Lynyrd Skynrd’s farewell tour will come to the Freeman Arts Pavilion for a show at 7 p.m., Friday, Sept. 17. To buy tickets, go to freemanarts.org.
Skynyrd members wanted to go out on their terms, rather than having touring taken away from them.
Guitarist, singer and last remaining original member of Lynyrd Skynyrd, Gary Rossington was sidelined by a heart attack in 2015, and health issues have taken a toll on him since then, according to guitarist Rickey Medlocke. The band wanted to give fans a proper farewell tour before another health setback or other problem forced them into retirement.

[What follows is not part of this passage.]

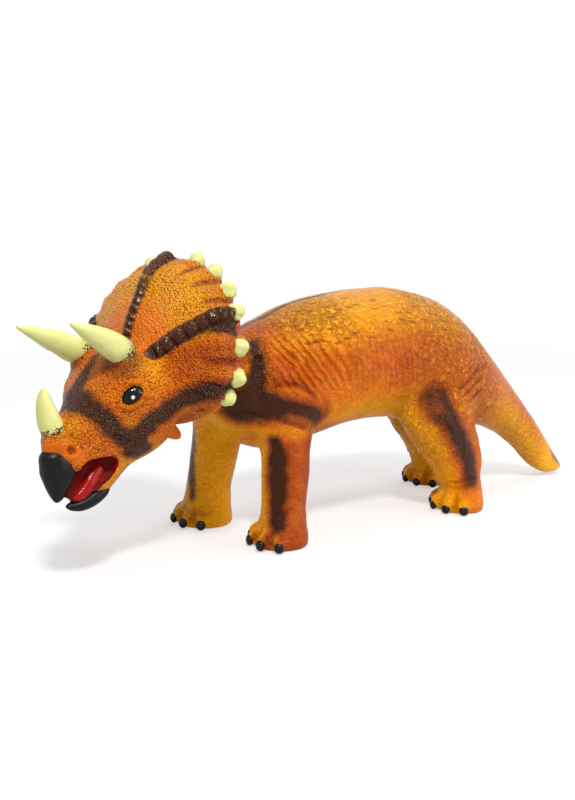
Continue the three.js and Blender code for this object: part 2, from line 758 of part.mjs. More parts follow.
let torso = solid(trunkForm(0)).subtract(solid(trunkForm(-skinWall, trunkHollowSides)));
torso = torso.intersect(seamBlock(-trunkLength, -fitGap / 2)).subtract(plugHole);
let filling = solid(trunkForm(-hollowGap, trunkHollowSides));
filling = filling.intersect(seamBlock(-trunkLength, -tailSpigot - fitGap));
for (const leg of legs) {
  const seat = solid(legForm(leg, fitGap));
  torso = torso.subtract(seat);
  filling = filling.subtract(seat);
  filling = filling.add(solid(legForm(leg, -hollowGap, cutOverrun, hollowSides)));
  figure.add(meshOf(leg.name, legSkin(leg), skinOrange));
  addClaws(figure, leg);
}
const tailFilling = solid(trunkForm(-2 * hollowGap, hollowSides));
torso = torso.subtract(headCut);
filling = filling.subtract(headCut);
filling = filling.add(tailFilling.intersect(seamBlock(-tailSpigot - cutOverrun, trunkLength)));
filling = filling.add(solid(neckForm(-hollowGap, cutOverrun)));
filling = filling.add(solid(headHollow(-hollowGap), head.matrix));
const plug = solid(trunkForm(plugProud))
  .subtract(solid(trunkForm(-skinWall, trunkHollowSides)))
  .intersect(plugTool(plugRadius));
figure.add(
  head,
  meshOf('torso_skin', torso, skinOrange),
  meshOf('belly_plug', plug, skinOrange),
  meshOf('fibre_filling', filling, fibreWhite),
  meshOf('tail_skin', tailSkin(), skinOrange),
);

// The middle of the footprint becomes the origin, with the soles on the floor.
const reach = new THREE.Box3().setFromObject(figure, true);
const middle = reach.getCenter(new THREE.Vector3());
figure.position.set(-middle.x, -middle.y, -reach.min.z);
const whole = new THREE.Group();
whole.add(figure);

export default whole;
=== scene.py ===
import math

import bpy
import numpy as np
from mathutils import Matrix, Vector


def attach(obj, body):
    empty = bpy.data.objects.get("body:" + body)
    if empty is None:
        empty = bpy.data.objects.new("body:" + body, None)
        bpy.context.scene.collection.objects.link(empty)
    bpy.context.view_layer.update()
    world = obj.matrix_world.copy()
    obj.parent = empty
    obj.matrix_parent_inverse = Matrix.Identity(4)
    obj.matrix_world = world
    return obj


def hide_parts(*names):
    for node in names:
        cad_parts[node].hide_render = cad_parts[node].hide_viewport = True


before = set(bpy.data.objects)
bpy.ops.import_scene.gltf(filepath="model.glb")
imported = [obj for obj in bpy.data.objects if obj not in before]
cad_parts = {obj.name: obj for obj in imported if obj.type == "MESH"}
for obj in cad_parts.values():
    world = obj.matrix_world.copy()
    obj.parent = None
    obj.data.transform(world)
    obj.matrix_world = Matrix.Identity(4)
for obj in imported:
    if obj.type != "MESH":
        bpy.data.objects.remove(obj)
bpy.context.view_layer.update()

# Camera. It stands at the animal's left front, a little above its back, and looks at the
# middle of the standing figure.
looked_at = Vector((-0.054539, 0.003435, 0.118))
camera_turn, camera_lift, camera_distance = math.radians(-31), math.radians(11), 0.9
lens_length, sensor_width = 44.1, 36


def aimed(name, data, stand, towards):
    """An object of that data in the scene: it stands there and looks towards the figure."""
    made = bpy.data.objects.new(name, data)
    made.location = stand
    made.rotation_mode = "QUATERNION"
    made.rotation_quaternion = towards.to_track_quat("-Z", "Y")
    bpy.context.scene.collection.objects.link(made)
    return made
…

The group had planned a three-year final tour, but the pandemic interrupted things as the third year was just beginning. Now, the band is doing a handful of dates each month up to November, and these shorter runs may continue into the future.
Rossington said he’s in better health than he was when farewell tour plans were assembled. The pandemic also renewed the band members’ appreciation for playing live and connecting with fans, and with each other as bandmates.
So it’s on with the show, and Medlocke said the band’s performances will go beyond the expected selection of hits and fan favorites.
“It’s a mixed bag of tricks,” Medlocke said of the set list, which will include songs Lynyrd Skynyrd has not played live for some time.
Lynyrd Skynyrd’s career represents one of rock’s most triumphant and tragic tales. The group, based in Jacksonville, Fla., overcame hardscrabble beginnings and several personnel changes to scrap their way to a record deal in the early 1970s with a hard-hitting but soulful brand of Southern rock.
With early hits like the epic “Free Bird” and “Sweet Home Alabama” helping them gain a foothold, Lynyrd Skynyrd appeared to be hitting a musical peak with their fifth album, the 1977 release “Street Survivors.” But the album had been out only three days when an Oct. 20 plane crash claimed the lives of singer/songwriter and band leader Ronnie Van Zant, guitarist Steve Gaines and backing singer Cassie Gaines, Steve’s sister, along with serious injuries to others.
It looked like Lynyrd Skynyrd had come to a sudden, premature and tragic end. But in 1987, surviving members Rossington, guitarist Allen Collins, bassist Leon Wilkeson, keyboardist Billy Powell and drummer Artimus Pyle decided to revive the group, bringing in guitarist Ed King, who was in Skynyrd from 1972 to 1975, and singer Johnny Van Zant to replace his late brother Ronnie in the new edition of the group.
Lynyrd Skynyrd has been together ever since, putting out eight studio albums and several live releases, while remaining a popular touring act.
The current lineup includes Rossington; Van Zant; Medlocke, an early member of Skynyrd from 1971-72 before he went on to form the band Blackfoot; Michael Cartellone on drums; Mark Matejka, guitar; Peter Keys, keyboards; and Keith Christopher, bass.
The history of Lynyrd Skynyrd is told in a recent documentary, “If I Leave Here Tomorrow.” Medlocke said the film gave Rossington a chance to tell the band’s story from his own perspective and praised it for capturing the brotherhood that existed during Skynyrd’s early years, not just the conflicts highlighted in other documentaries.
“It portrays the guys as a band of brothers that got together with an incredible writer named Ronnie Van Zant, along with Gary [Rossington] and Allen [Collins], and came up with stuff that was from the heart, that really, really made history,” Medlocke said. “There are happy moments as well as sad moments. It’s a roller coaster ride through the history of Lynyrd Skynyrd, and I’m very happy that Gary had a chance to get on film and tell his side of everything.”